Les professionnels du vin utilisent régulièrement l’écrit au cours de leurs dégustations. Que ce soit à titre personnel ou, à l’aide des fiches pré-établies pour un concours ou pour la parution d’un guide, le principe vise à codifier les sensations et à obtenir clairement et rapidement des “profils” de vins faciles à décoder. Le dégustateur remplit la fiche présentée sous forme de tableau, en cochant d’une croix le choix qu’il fait, selon le principe binaire oui / non ou encore, d’une manière plus élaborée, en inscrivant le ou les termes choisis à l’intérieur de la case appropriée. Ces fiches de dégustation rendent compte des constituants du vin (types d’arômes, degré des saveurs “acide, amer, alcool”, équilibre, structure…), elles évaluent sur un mode quantitatif une qualité du vin qui doit être soit chiffrée (notée de 1 à 10 par exemple) soit appréciée sur une échelle d’intensité fort / faible ou sur une échelle hédonique (bon / mauvais).

De telles productions écrites peuvent être collationnées en vue de réaliser un corpus d’analyse des dégustations. mais nous les avons délibérément exclues du corpus pour quelques raisons essentielles :

Notre recherche ne repose pas sur la justesse et le nombre des qualificatifs attribués au vin par un même groupe de dégustateurs, mais bien plus sur la nature de ces qualificatifs et le moyen par lequel les dégustateurs les jugent entre eux acceptables et adéquats. La dégustation à plusieurs ne consiste pas à sélectionner une majorité de caractères positifs ou négatifs du vin, elle :

‘« n’est pas une somme algébrique de la couleur, de l’odeur et du goût » (Peynaud et Blouin, 1996, 146). ’

Et le consensus que nous recherchons ne se livre pas en terme de notations (ni même en comparant des résultats inscrits sur des grilles de descripteurs isolés), mais en terme d’expression et de mise en commun des sensations.

L’utilisation des fiches écrites a pour nous des inconvénients majeurs. Elle ne permet pas de “lire” le “travail interactionnel” fourni en amont ni de rendre explicites de probables désaccords lorsque ces fiches varient d’un dégustateur à l’autre pour un même vin dégusté :

Les fiches ont un caractère péremptoire au sens où n’apparaissent ni les hésitations préalables du sujet (sauf parfois des ratures) ni, au stade de la lecture et de l’interprétation, la relation entre la sensation par le sujet hic et nunc et ce qu’il a écrit.

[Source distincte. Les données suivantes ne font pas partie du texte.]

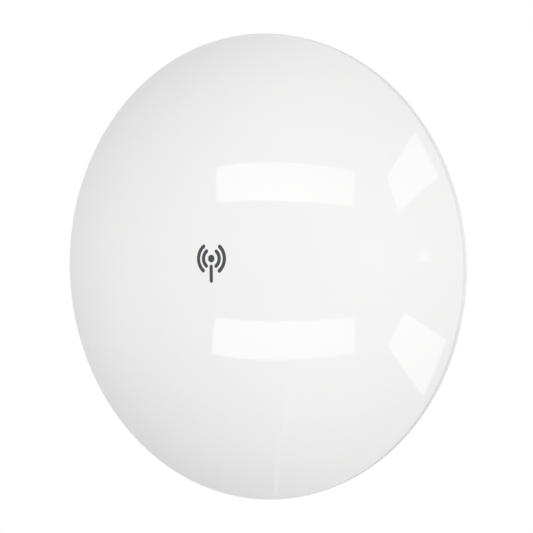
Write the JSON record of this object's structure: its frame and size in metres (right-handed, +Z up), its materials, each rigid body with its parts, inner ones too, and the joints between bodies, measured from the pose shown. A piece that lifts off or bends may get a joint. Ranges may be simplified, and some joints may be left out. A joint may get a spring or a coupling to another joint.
{
  "type": "dome-fronted directional wireless antenna",
  "caption": "White round dish antenna with a shallow convex dome over its front, a radio in its back, and a lockable ball joint on a strap clamp for a pole.",
  "frame": {"origin": "on the axis of the pole that the clamp is closed on, level with the dish's own axis", "axes": "+Z up along the pole, -Y the way the dome faces, +X to the right of someone who faces the dome"},
  "size_m": [0.189, 0.1624, 0.189],
  "materials": {
    "white_plastic": "glossy moulded white plastic",
    "natural_plastic": "satin natural plastic",
    "grey_plastic": "satin dark grey plastic",
    "black_plastic": "satin black plastic",
    "clear_plastic": "clear moulded plastic",
    "light_lens": "small indicator lamp",
    "black_rubber": "matte black rubber",
    "grey_rubber": "matte grey rubber",
    "aluminium": "plain pressed sheet",
    "steel": "stainless",
    "tinned_steel": "tinned sheet",
    "gold": "gold plated",
    "copper": "bare copper",
    "circuit_board": "green solder mask on glass laminate"
  },
  "bodies": {
    "pole_mount": {"pole_bracket": "white_plastic", "saddle_pad": "black_rubber", "strap_band": "steel", "strap_housing": "steel", "ball_stud": "grey_plastic", "stud_screws": "steel"},
    "strap_screw": {"strap_screw": "steel"},
    "ball_ring": {"ball_ring": "natural_plastic"},
    "ball_cup": {"ball_cup": "natural_plastic"},
    "antenna": {"front_radome": "white_plastic", "rim_seal": "black_rubber", "rear_housing": "white_plastic", "reflector_dish": "aluminium", "feed_base": "natural_plastic", "feed_screws": "steel", "feed_tube": "natural_plastic", "feed_board": "circuit_board", "dipole_board": "circuit_board", "dipole_cross": "copper", "feed_cap": "natural_plastic", "sub_reflector": "aluminium", "coax_jumpers": "black_rubber", "main_board": "circuit_board", "board_screws": "steel", "rf_shield": "tinned_steel", "ethernet_jack": "tinned_steel", "jack_contacts": "gold", "line_transformer": "black_plastic", "capacitors": "black_plastic", "status_lights": "light_lens", "light_pipe": "clear_plastic", "reset_switch": "black_plastic", "vent_plug": "grey_rubber", "socket_collar": "grey_plastic", "collar_screws": "steel"},
    "nut_washer": {"thrust_washer": "steel"},
    "lock_nut": {"lock_nut": "grey_plastic"},
    "port_cover": {"port_cover": "white_plastic", "cable_grommet": "black_rubber"},
    "reset_button": {"reset_button": "grey_rubber"}
  },
  "joints": [
    {"name": "strap_screw_turn", "type": "hinge", "parent": "pole_mount", "child": "strap_screw", "pos_m": [-0.0232, 0, 0], "axis": [0, 1, 0], "continuous": true},
    {"name": "pan", "type": "hinge", "parent": "pole_mount", "child": "ball_ring", "pos_m": [0, -0.051, 0], "axis": [0, 0, 1], "range_deg": [-15, 15]},
    {"name": "tilt", "type": "hinge", "parent": "ball_ring", "child": "ball_cup", "pos_m": [0, -0.051, 0], "axis": [1, 0, 0], "range_deg": [-15, 15]},
    {"name": "roll", "type": "hinge", "parent": "ball_cup", "child": "antenna", "pos_m": [0, -0.051, 0], "axis": [0, 1, 0], "range_deg": [-90, 90]},
    {"name": "nut_advance", "type": "slide", "parent": "antenna", "child": "nut_washer", "axis": [0, 1, 0], "range_m": [0, 0.0015]},
    {"name": "nut_turn", "type": "hinge", "parent": "nut_washer", "child": "lock_nut", "pos_m": [0, -0.045, 0], "axis": [0, 1, 0], "range_deg": [0, 180]},
    {"name": "cover_slide", "type": "slide", "parent": "antenna", "child": "port_cover", "axis": [0, 0, -1], "range_m": [0, 0.03]},
    {"name": "reset_press", "type": "slide", "parent": "antenna", "child": "reset_button", "axis": [0, -1, 0], "range_m": [0, 0.0006], "stiffness_N_per_m": 800}
  ],
  "couplings": [
    {"joint": "nut_turn", "follows": "nut_advance", "rad_per_m": 2094.4}
  ]
}
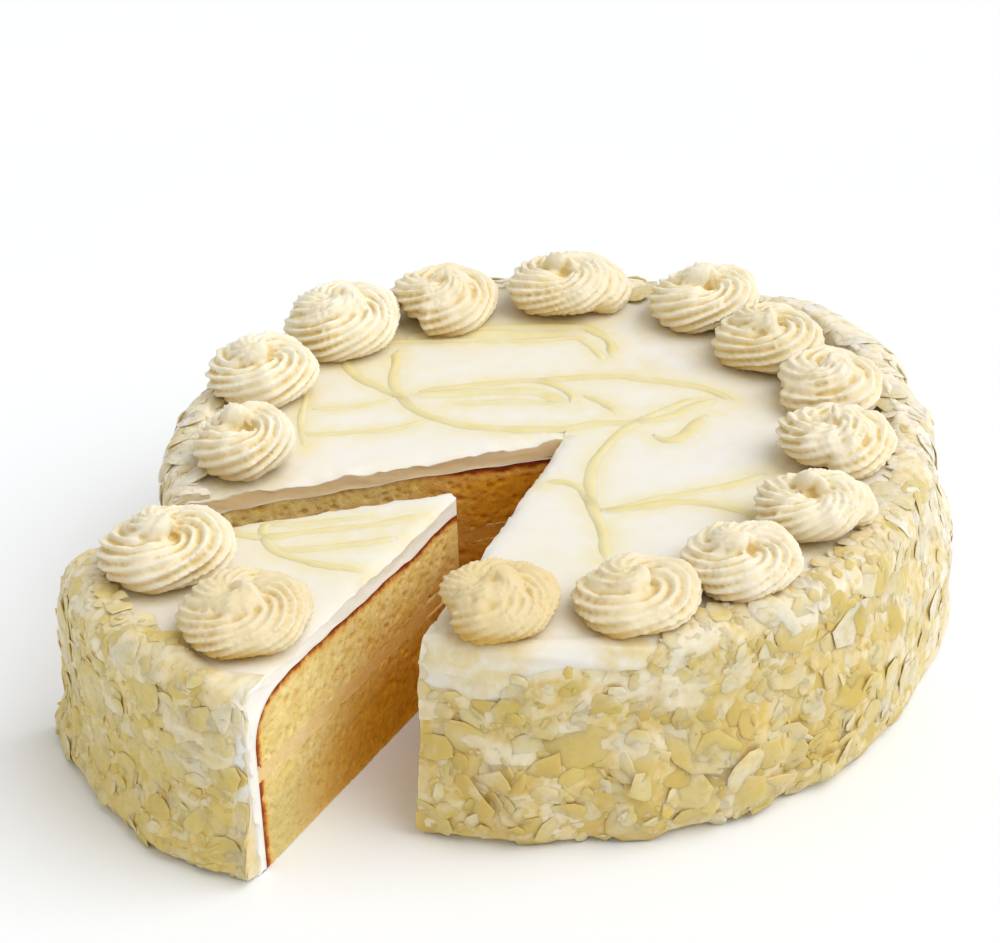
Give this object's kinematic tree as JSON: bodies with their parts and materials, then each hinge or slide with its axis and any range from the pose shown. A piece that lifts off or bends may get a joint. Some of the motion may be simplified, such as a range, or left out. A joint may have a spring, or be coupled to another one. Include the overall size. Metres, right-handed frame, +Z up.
{
  "type": "cannoli cake",
  "caption": "Round two-layer cream cake with white icing, piped rosettes on the rim, a coat of white shards on its side and one slice cut and partly drawn out.",
  "frame": {"origin": "middle of the whole outline seen from above, on the surface the cake rests on", "axes": "+Z up; -Y the side the cut slice is drawn out to, with the cut to the left of the middle, and +X to the right"},
  "size_m": [0.2686, 0.2584, 0.0793],
  "materials": {
    "sponge": "golden open-crumb sponge, matt",
    "cream_filling": "pale cream, soft satin",
    "icing": "white spread icing, satin",
    "white_shards": "thin ivory shards, satin",
    "rosette_cream": "ivory piped cream, satin"
  },
  "bodies": {
    "root": {"main_sponge_lower": "sponge", "main_cream_filling": "cream_filling", "main_sponge_upper": "sponge", "main_icing": "icing", "main_shard_coat": "white_shards", "slice_sponge_lower": "sponge", "slice_cream_filling": "cream_filling", "slice_sponge_upper": "sponge", "slice_icing": "icing", "slice_shard_coat": "white_shards", "rosette_01": "rosette_cream", "rosette_02": "rosette_cream", "rosette_03": "rosette_cream", "rosette_04": "rosette_cream", "rosette_05": "rosette_cream", "rosette_06": "rosette_cream", "rosette_07": "rosette_cream", "rosette_08": "rosette_cream", "rosette_09": "rosette_cream", "rosette_10": "rosette_cream", "rosette_11": "rosette_cream", "rosette_12": "rosette_cream", "rosette_13": "rosette_cream", "rosette_14": "rosette_cream", "rosette_15": "rosette_cream"}
  },
  "joints": []
}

Elles ont une valeur cumulative et non de confrontation. Ce sont des matériaux exécutés individuellement puis collationnés de manière à connaître la moyenne des chiffrages ou le qualificatif attribué par une majorité de dégustateurs.

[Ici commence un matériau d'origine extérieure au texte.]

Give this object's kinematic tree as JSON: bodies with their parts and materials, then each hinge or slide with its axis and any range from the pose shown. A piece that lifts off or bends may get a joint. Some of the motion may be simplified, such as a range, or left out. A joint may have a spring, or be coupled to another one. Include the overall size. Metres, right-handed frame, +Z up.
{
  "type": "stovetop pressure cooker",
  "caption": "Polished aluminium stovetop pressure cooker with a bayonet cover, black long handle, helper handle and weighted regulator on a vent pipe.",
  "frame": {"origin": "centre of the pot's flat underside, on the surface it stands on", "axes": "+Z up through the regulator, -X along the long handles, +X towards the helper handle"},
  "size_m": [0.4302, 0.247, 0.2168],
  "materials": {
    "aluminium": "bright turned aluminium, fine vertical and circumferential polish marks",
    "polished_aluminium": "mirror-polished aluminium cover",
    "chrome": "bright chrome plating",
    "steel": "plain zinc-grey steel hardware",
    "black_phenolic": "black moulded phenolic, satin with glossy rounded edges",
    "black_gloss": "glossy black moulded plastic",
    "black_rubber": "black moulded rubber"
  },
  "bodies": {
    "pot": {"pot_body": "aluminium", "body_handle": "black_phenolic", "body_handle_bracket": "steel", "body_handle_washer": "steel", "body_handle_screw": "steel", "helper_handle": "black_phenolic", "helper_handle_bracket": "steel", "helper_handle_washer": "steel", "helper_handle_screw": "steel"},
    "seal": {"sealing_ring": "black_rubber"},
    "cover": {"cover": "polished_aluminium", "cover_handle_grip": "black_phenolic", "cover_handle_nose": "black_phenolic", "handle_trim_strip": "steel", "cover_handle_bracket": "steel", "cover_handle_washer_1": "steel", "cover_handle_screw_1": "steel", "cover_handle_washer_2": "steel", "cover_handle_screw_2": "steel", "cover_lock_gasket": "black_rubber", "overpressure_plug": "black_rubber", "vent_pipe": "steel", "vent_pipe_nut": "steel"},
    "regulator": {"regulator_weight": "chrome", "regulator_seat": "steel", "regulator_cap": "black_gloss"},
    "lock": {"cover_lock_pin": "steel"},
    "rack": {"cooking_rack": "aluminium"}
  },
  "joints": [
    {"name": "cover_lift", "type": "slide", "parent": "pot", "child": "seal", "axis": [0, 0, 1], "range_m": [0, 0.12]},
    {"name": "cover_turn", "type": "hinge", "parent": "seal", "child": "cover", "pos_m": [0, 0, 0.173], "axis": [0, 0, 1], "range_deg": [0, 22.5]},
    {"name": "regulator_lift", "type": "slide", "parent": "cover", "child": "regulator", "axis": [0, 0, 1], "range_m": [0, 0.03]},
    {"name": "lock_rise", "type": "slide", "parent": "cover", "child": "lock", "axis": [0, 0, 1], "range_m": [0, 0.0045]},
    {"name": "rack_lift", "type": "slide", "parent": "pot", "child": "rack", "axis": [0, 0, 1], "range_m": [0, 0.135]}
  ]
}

Leur utilisation en dégustation exige une forme de travail particulier qui n’est pas forcément acceptée par le dégustateur lui-même :

‘« Cette pluralité d’échelles [des phases visuelle, olfactive et gustative] demande une gymnastique d’esprit difficile pour le dégustateur alors qu’il applique toutes ses facultés à l’examen du vin » (Vedel cité par Peynaud et Blouin, 1996, 145). ’

Elle risque de freiner ou de parasiter le déroulement de l’interaction orale si elle est mixée à celle-ci.

Il semble que le matériau oral ait rebuté les chercheurs intéressés par le discours œnologique, comme on le constate dans d’autres domaines étudiant le langage (Kerbrat-Orecchioni, 2000). Les travaux parus jusqu’à présent sur le discours du vin se sont fondé dans leur quasi-totalité sur un matériau écrit, soit relevé dans des publications (revues d’œnologie et guides d’achat du vin Hachette, Dussert-Gerber, Gault-Millau, Parker...), soit directement produit par les participants choisis pour l’expérimentation (Brochet, Coutier...). Les hésitations, les désaccords, les reformulations et autres “ratés” ou “scories” (Kerbrat-Orecchioni, 1990, 40) - moins apparents à l’écrit qu’à l’oral - sont d’ailleurs ignorés ou sciemment éliminés par les auteurs qui les considèrent comme des :

‘« fantaisies verbales, non attestées à l’écrit », Coutier (1997, 80).’

ou comme :

‘« utterances that do not further the discussion » (Lehrer, 1983, 107). ’

Dans nos corpus oraux en revanche, ces scories de l’interaction qui augmentent la quantité du matériau sont incluses dans l’analyse puisqu’elles témoignent de la progression des participants devant la tâche. Le choix d’un matériau oral plutôt qu’écrit était donc motivé par deux raisons au moins :

La première nous est devenue évidente et Coutier l’annonce elle-même :

‘« Il est certain que le discours de la dégustation relève d’abord du code oral. On n’insistera pas sur les difficultés inhérentes d’un corpus oral » (1994, 666).’

C’est, de fait, le discours oral qui est privilégié en dégustation et, s’il peut paraître ésotérique au néophyte ou provoquer un effet inhibiteur lorsqu’il faut exprimer une sensation interne, il offre en réalité une évidente alacrité.

La deuxième raison répond à l’un de nos objectifs : celui d’obtenir des participants qu’ils négocient un consensus, ce que la médiation de l’écrit ne permet pas à l’instant de la dégustation.